Gold, which has returned more than 60% so far this year, may continue its strong run into 2026 depending on how global economic and geopolitical risks evolve, the World Gold Council (WGC) said in its Gold Outlook 2026 report. The metal has hit more than 50 all-time highs this year, supported by heightened geopolitical and economic uncertainty, a weaker US dollar and strong price momentum.

Gold is on track to close 2025 as one of the best-performing global assets, marking its strongest year in more than four decades, said Farhan Badami, Market Analyst at eToro. “Central banks look set to keep accumulating bullion as they hedge against currency and inflation risks. That steady official demand remains a strong anchor for prices, and $5,000 is not off the table,” he said.

The WGC report says the current gold price largely reflects market consensus expectations and may remain rangebound if those conditions persist. However, it notes that 2026 could again “surprise”, just as 2025 did, depending on global growth, interest-rate paths and geopolitical tensions.

Under a scenario of cooling economic conditions — labelled a “shallow slip” — gold could rise 5% to 15% in 2026 as lower interest rates, a softer US dollar and increased risk aversion support demand. Continued strategic central-bank buying and new institutional entrants, such as insurance companies in China or pension funds in India, could add to this momentum.

In a more severe downturn — the “doom loop” scenario — marked by a deeper global slowdown and elevated geopolitical risk, gold could gain 15% to 30%. This would be driven by falling yields, broad flight-to-safety flows and strong investment demand, particularly through gold ETFs. Global gold ETFs have already seen $77 billion of inflows this year, adding over 700 tonnes to holdings and approximately 850 tonnes since May 2024.

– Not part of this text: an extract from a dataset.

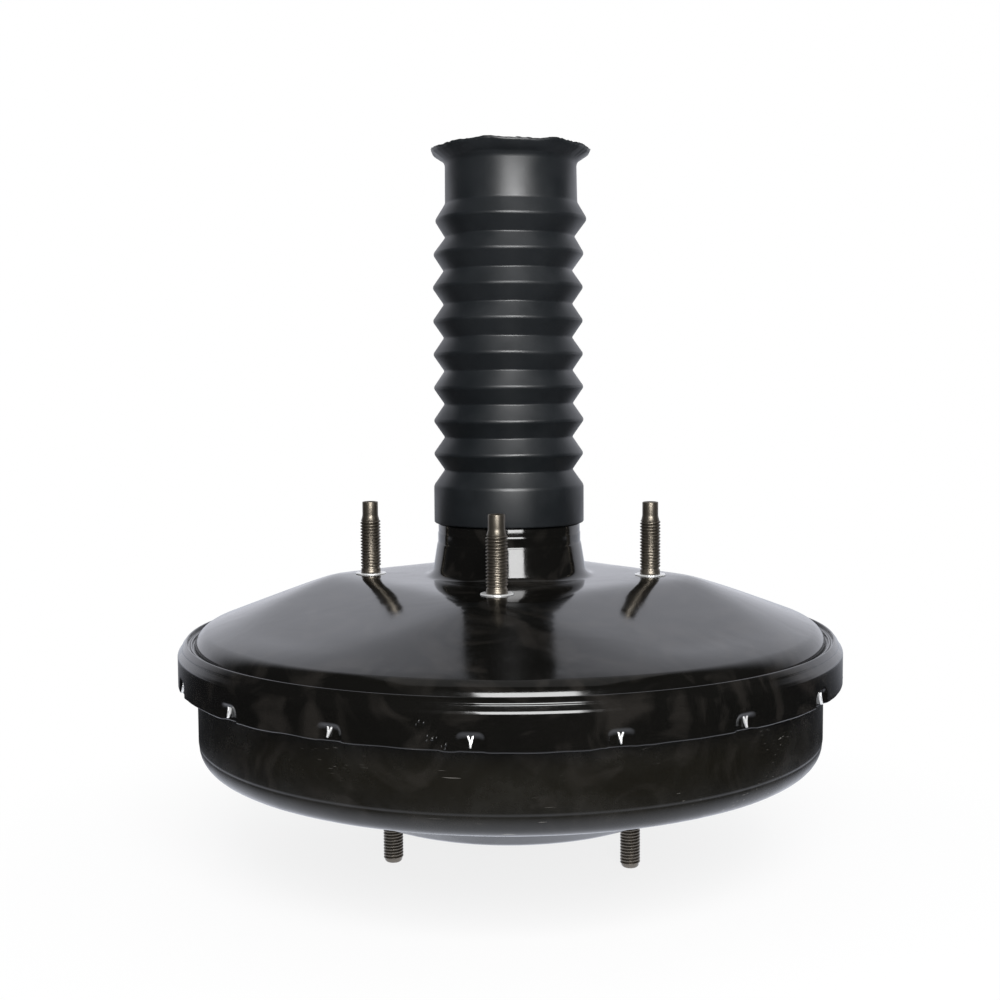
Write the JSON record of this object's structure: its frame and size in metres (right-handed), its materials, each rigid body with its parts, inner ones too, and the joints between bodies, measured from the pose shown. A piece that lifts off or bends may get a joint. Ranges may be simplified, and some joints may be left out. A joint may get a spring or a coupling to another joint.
{
  "type": "brake booster",
  "caption": "Round vacuum brake booster with a domed rear shell, mounting studs, a ring of lanced tabs and a long pleated boot over the input rod.",
  "frame": {"origin": "centre of the rear mounting face, on the booster's axis", "axes": "+Z along the axis towards the pedal, out of the rear mounting face; +X along the line of the two front studs"},
  "size_m": [0.262, 0.262, 0.2874],
  "materials": {
    "casing_paint": "gloss black",
    "front_paint": "satin black",
    "plated_steel": "zinc plated",
    "stud_steel": "dark oiled phosphate",
    "boot_rubber": "satin black",
    "diaphragm_rubber": "matte black",
    "seal_rubber": "satin black",
    "moulding": "satin black",
    "spring_steel": "oiled spring steel",
    "machined_steel": "machined",
    "foam": "open-cell foam",
    "felt": "felt"
  },
  "bodies": {
    "housing": {"rear_shell": "casing_paint", "stud_plate": "plated_steel", "rear_studs": "stud_steel", "front_shell": "front_paint", "front_reinforcement": "plated_steel", "front_studs": "stud_steel", "boot": "boot_rubber", "guide_bush": "moulding", "valve_body_seal": "seal_rubber", "seal_retainer": "plated_steel", "diaphragm": "diaphragm_rubber", "return_spring": "spring_steel", "front_seal": "seal_rubber", "front_seal_retainer": "plated_steel", "check_valve_grommet": "seal_rubber", "check_valve_body": "moulding", "check_valve_cap": "moulding", "check_valve_spring": "spring_steel"},
    "piston": {"valve_body": "moulding", "diaphragm_plate": "plated_steel", "stop_key": "plated_steel", "reaction_disc": "seal_rubber", "output_rod": "machined_steel", "rod_retainer": "plated_steel", "poppet": "seal_rubber", "poppet_retainer": "plated_steel", "poppet_spring": "spring_steel", "air_filter": "foam", "filter_felt": "felt", "filter_retainer": "moulding", "rod_spring": "spring_steel"},
    "plunger_body": {"plunger": "machined_steel"},
    "rod": {"input_rod": "machined_steel", "spring_seat": "plated_steel", "lock_nut": "plated_steel"},
    "check_disc": {"check_valve_disc": "seal_rubber"}
  },
  "joints": [
    {"name": "piston_stroke", "type": "slide", "parent": "housing", "child": "piston", "axis": [0, 0, -1], "range_m": [0, 0.033], "stiffness_N_per_m": 4000, "springref_m": -0.03, "deforming": ["return_spring", "diaphragm"]},
    {"name": "valve_travel", "type": "slide", "parent": "piston", "child": "plunger_body", "axis": [0, 0, -1], "range_m": [0, 0.0014], "stiffness_N_per_m": 6000, "springref_m": -0.004, "deforming": ["rod_spring"]},
    {"name": "rod_tilt", "type": "hinge", "parent": "plunger_body", "child": "rod", "pos_m": [0, 0, 0.014], "axis": [1, 0, 0], "range_deg": [-2, 2]},
    {"name": "check_valve_lift", "type": "slide", "parent": "housing", "child": "check_disc", "axis": [0, 0, -1], "range_m": [0, 0.002], "stiffness_N_per_m": 60, "springref_m": -0.002, "deforming": ["check_valve_spring"]}
  ]
}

Conversely, if policies under the Trump administration lead to stronger-than-expected economic growth and higher yields — a scenario the WGC calls “reflation return” — gold prices could decline 5% to 20% from current levels as investors rotate back into risk assets and the opportunity cost of holding gold rises.

The WGC also highlights “wildcards” that could influence gold next year, including central-bank behaviour and recycling trends. Emerging-market central banks continue to hold far less gold than developed-market peers, leaving room for further official-sector accumulation should geopolitical tensions escalate. However, a significant slowdown in purchases or an increase in secondary supply — for instance from liquidations of gold-backed loans in India — could act as headwinds.

The WGC concludes that the forces of softer growth, accommodative policy and persistent geopolitical uncertainty are more likely to support gold than undermine it. “Gold’s capacity to provide diversification and downside protection remains as relevant as ever,” the report said.

Looking ahead, Badami said the key question for 2026 is not whether gold will maintain its safe-haven appeal, but how high prices could climb if volatility persists. “The macro forces that propelled gold to all-time highs in 2025 show little sign of easing, setting the stage for another year in which investors continue to seek comfort, stability and protection in the world’s oldest safe haven,” he said.